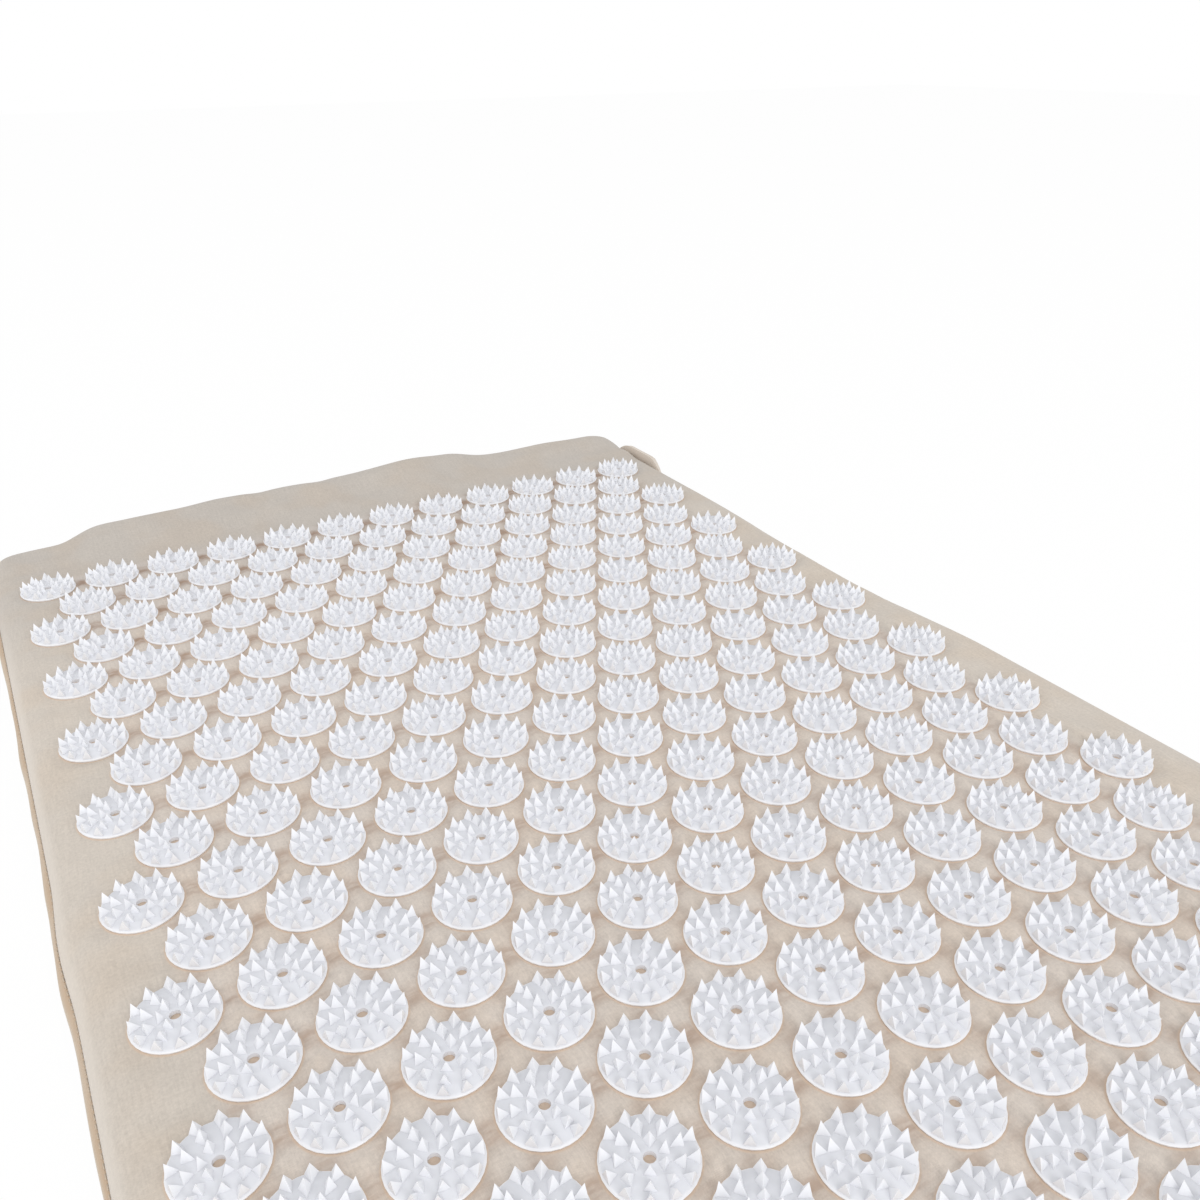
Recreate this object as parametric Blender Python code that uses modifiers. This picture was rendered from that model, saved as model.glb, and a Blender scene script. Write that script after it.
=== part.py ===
"""Acupressure mat: a cloth cover round a foam core, with rows of spiked plastic discs and a zip.

Metres, +Z up. X runs across the mat and Y along it, and +Y is the end with the bare margin,
where a zip closes the cover. The origin is on the floor under the middle of the mat.
"""

import math

import bmesh
import bpy
from mathutils import Matrix, Vector

mm = 0.001

# Disc pattern: staggered rows, so each disc has six neighbours at one pitch
disc_pitch = 33.0 * mm
long_row_disc_count = 12
row_count = 20
row_spacing = disc_pitch * math.sqrt(3.0) / 2.0

# One disc, whose narrow facets towards its neighbours carry the necks that join a row
disc_radius = 14.0 * mm
plate_height = 1.6 * mm
plate_top_radius = 9.5 * mm
middle_dip = 0.4 * mm
spike_tip_radius = 13.2 * mm
inner_spike_tip_radius = 7.2 * mm
spike_height = 3.3 * mm
spikes_each_side = 4
neck_half_angle = math.radians(5.0)

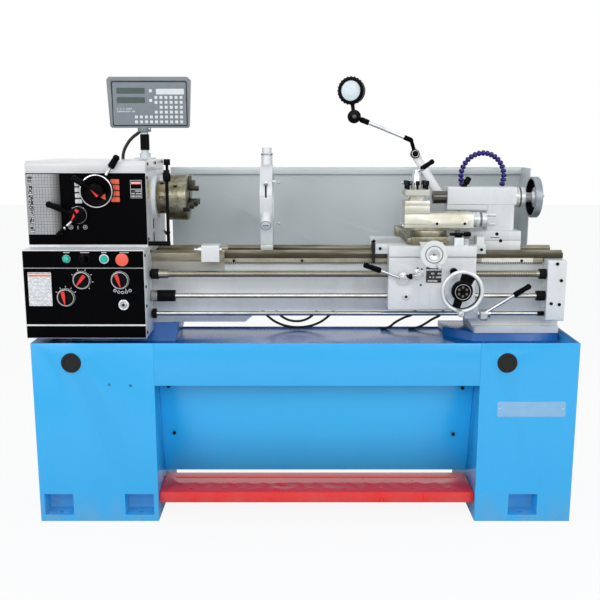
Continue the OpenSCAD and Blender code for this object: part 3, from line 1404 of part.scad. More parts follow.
module readout_case() {
    cx = readout_x + 22;
    half = readout_w / 2;
    y1 = readout_y + 26;
    y0 = y1 - readout_d;
    z0 = readout_z + 14;
    color("slategray") difference() {
        union() {
            section_y(y0, y1) polygon([[cx - half + 14, z0], [cx + half - 14, z0], [cx + half - 8, z0 + 6],
                [cx + half, z0 + readout_h - 10], [cx + half - 10, z0 + readout_h], [cx - half + 10,
                    z0 + readout_h],
                [cx - half, z0 + readout_h - 10], [cx - half + 8, z0 + 6]]);
            along_z(readout_z, z0 + eps, readout_x, readout_y, 24);
        }
        along_z(readout_z - eps, readout_z + 19, readout_x, readout_y, 9 + run_fit);
        section_y(y0 - eps, y0 + 2) polygon([[cx - half + 24, z0 + 12], [cx + half - 24, z0 + 12],
            [cx + half - 14, z0 + readout_h - 14], [cx - half + 14, z0 + readout_h - 14]]);
    }
}

// Conduits that hang behind the bed from its rear web; two of them drop to the tray
cable_r = 4.5;
cable_y = bed_y1 - 16 + cable_r + 0.1;
function hang(x0, x1, top, low) = [for (i = [0 : 10]) let(u = i / 5 - 1, v = u * u)
    [x0 + i * (x1 - x0) / 10, low + (top - low) * (0.55 * v + 0.45 * v * v)]];
module conduit(p) swept(p, cable_y, [for (i = p) cable_r], 8);

module cables() {
    color("gray") {
        conduit(hang(arch_x0 + 18, arch_x0 + 354, arch_z + 24, tray_z + 8));
        conduit(hang(arch_x0 + 76, arch_x0 + 284, arch_z + 22, tray_z + 31));
        conduit([[right_foot_x - 163, arch_z + 22], [right_foot_x - 187, arch_z - 48],
            [right_foot_x - 222, arch_z - 64],
            [right_foot_x - 254, arch_z - 82], [right_foot_x - 274, tray_z + 10], [right_foot_x - 290,
                tray_z + 4.8],
            [right_foot_x - 308, tray_z + 4.6]]);
        conduit([[right_foot_x - 66, arch_z + 20], [right_foot_x - 81, arch_z - 48],
            [right_foot_x - 116, arch_z - 70],
            [right_foot_x - 150, arch_z - 92], [right_foot_x - 168, tray_z + 8], [right_foot_x - 186,
                tray_z + 4.6]]);
    }
}

left_cabinet();
right_cabinet();
chip_tray();
kick_panel();
foot_brake();
bed();
gap_piece();
rack();
leadscrew();
feed_rod();
control_rod();
rod_bracket();
carriage_stop();
headstock();
headstock_cover();
gearbox();
end_cover();
spindle();
chuck_body();
jaw_1();
jaw_2();
jaw_3();
guard_post();
speed_lever();
range_lever();
thread_lever();
reverse_lever();
dial_1();
dial_2();
dial_3();
mode_switch();
start_button();
stop_button();
splash_guard();
steady_frame();
steady_top();
saddle();
apron();
carriage_wheel();
apron_lever();
control_lever();
saddle_lock();
cross_slide();
cross_wheel();
swivel_base();
top_slide();
top_wheel();
tool_post();
post_handle();
tailstock();
quill();
tail_wheel();
quill_lock();
lamp_lower_arm();
lamp_upper_arm();
lamp_head();
coolant_hose();
readout_post();
readout_case();
cables();
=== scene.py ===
"""Visual model of an engine lathe on a two-cabinet stand.

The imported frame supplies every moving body; the classes below dress it. Each sub-assembly is a class that holds its
sizes in metres, builds its own pieces and gives them their finish. X runs from the headstock to the tailstock, Y away
from the operator and Z up from the floor.
"""

from __future__ import annotations

import logging
import math
from dataclasses import dataclass
from enum import Enum
from typing import Callable, Iterable, Sequence, Union

import bpy
from mathutils import Matrix, Vector


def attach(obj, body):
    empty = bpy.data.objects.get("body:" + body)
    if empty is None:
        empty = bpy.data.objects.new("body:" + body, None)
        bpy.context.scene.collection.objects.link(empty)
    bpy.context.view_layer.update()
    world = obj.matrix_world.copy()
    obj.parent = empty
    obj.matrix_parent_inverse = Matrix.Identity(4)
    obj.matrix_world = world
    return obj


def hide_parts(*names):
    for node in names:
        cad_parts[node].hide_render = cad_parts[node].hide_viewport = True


LOG = logging.getLogger("lathe")
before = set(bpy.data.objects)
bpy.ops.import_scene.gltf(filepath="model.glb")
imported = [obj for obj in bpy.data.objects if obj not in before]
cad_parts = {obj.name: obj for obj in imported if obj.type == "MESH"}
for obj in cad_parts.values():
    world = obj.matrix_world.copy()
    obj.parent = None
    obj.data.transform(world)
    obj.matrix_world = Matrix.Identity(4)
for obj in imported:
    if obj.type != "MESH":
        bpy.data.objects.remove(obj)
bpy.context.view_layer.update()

Point = tuple[float, float, float]
Colour = tuple[float, float, float]
Spot = tuple[float, float]
Box = tuple[float, float, float, float]
Value = Union[float, Sequence[float], "Wire"]
Chooser = Callable[[Vector, Vector], bool]

ORIGIN: Point = (0.0, 0.0, 0.0)
EVEN: Point = (1.0, 1.0, 1.0)
SPINDLE_LINE: Point = (0.0, 0.095, 1.081)
OIL: Colour = (0.2, 0.16, 0.09)
PRINT_BLACK: Colour = (0.014, 0.014, 0.015)
HEAD_HUB: Spot = (-0.644, 1.113)
LOW_HUB: Spot = (-0.708, 1.034)
DIALS: tuple[Spot, ...] = ((-0.689, 0.825), (-0.744, 0.767), (-0.563, 0.825))
LOCK: Spot = (-0.554, 0.742)
BUTTON_Z = 0.896
PILOT_X, START_X, STOP_X, MODE_X = -0.736, -0.612, -0.549, -0.677
PANEL_RISE = 0.0012
PRINT_RISE = 0.0003
FINE_EDGE = 0.0008
EDGE = 0.0012
CAST_EDGE = 0.0014


class Axis(Enum):
    """The axis that a turned piece stands on, or that a pattern runs along."""

    X = 0
    Y = 1
    Z = 2

    @property
    def way(self) -> Vector:
        """Return a step of one along the axis."""
        return Vector([float(index == self.value) for index in range(3)])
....
#### [Written problem]
Everything from the line containing "left_cabinet();" down to the line containing "for node in" should be repeated exactly, with both end lines kept and no other lines added.

#### [Response to this exercise]
left_cabinet();
right_cabinet();
chip_tray();
kick_panel();
foot_brake();
bed();
gap_piece();
rack();
leadscrew();
feed_rod();
control_rod();
rod_bracket();
carriage_stop();
headstock();
headstock_cover();
gearbox();
end_cover();
spindle();
chuck_body();
jaw_1();
jaw_2();
jaw_3();
guard_post();
speed_lever();
range_lever();
thread_lever();
reverse_lever();
dial_1();
dial_2();
dial_3();
mode_switch();
start_button();
stop_button();
splash_guard();
steady_frame();
steady_top();
saddle();
apron();
carriage_wheel();
apron_lever();
control_lever();
saddle_lock();
cross_slide();
cross_wheel();
swivel_base();
top_slide();
top_wheel();
tool_post();
post_handle();
tailstock();
quill();
tail_wheel();
quill_lock();
lamp_lower_arm();
lamp_upper_arm();
lamp_head();
coolant_hose();
readout_post();
readout_case();
cables();
=== scene.py ===
"""Visual model of an engine lathe on a two-cabinet stand.

The imported frame supplies every moving body; the classes below dress it. Each sub-assembly is a class that holds its
sizes in metres, builds its own pieces and gives them their finish. X runs from the headstock to the tailstock, Y away
from the operator and Z up from the floor.
"""

from __future__ import annotations

import logging
import math
from dataclasses import dataclass
from enum import Enum
from typing import Callable, Iterable, Sequence, Union

import bpy
from mathutils import Matrix, Vector


def attach(obj, body):
    empty = bpy.data.objects.get("body:" + body)
    if empty is None:
        empty = bpy.data.objects.new("body:" + body, None)
        bpy.context.scene.collection.objects.link(empty)
    bpy.context.view_layer.update()
    world = obj.matrix_world.copy()
    obj.parent = empty
    obj.matrix_parent_inverse = Matrix.Identity(4)
    obj.matrix_world = world
    return obj


def hide_parts(*names):
    for node in names:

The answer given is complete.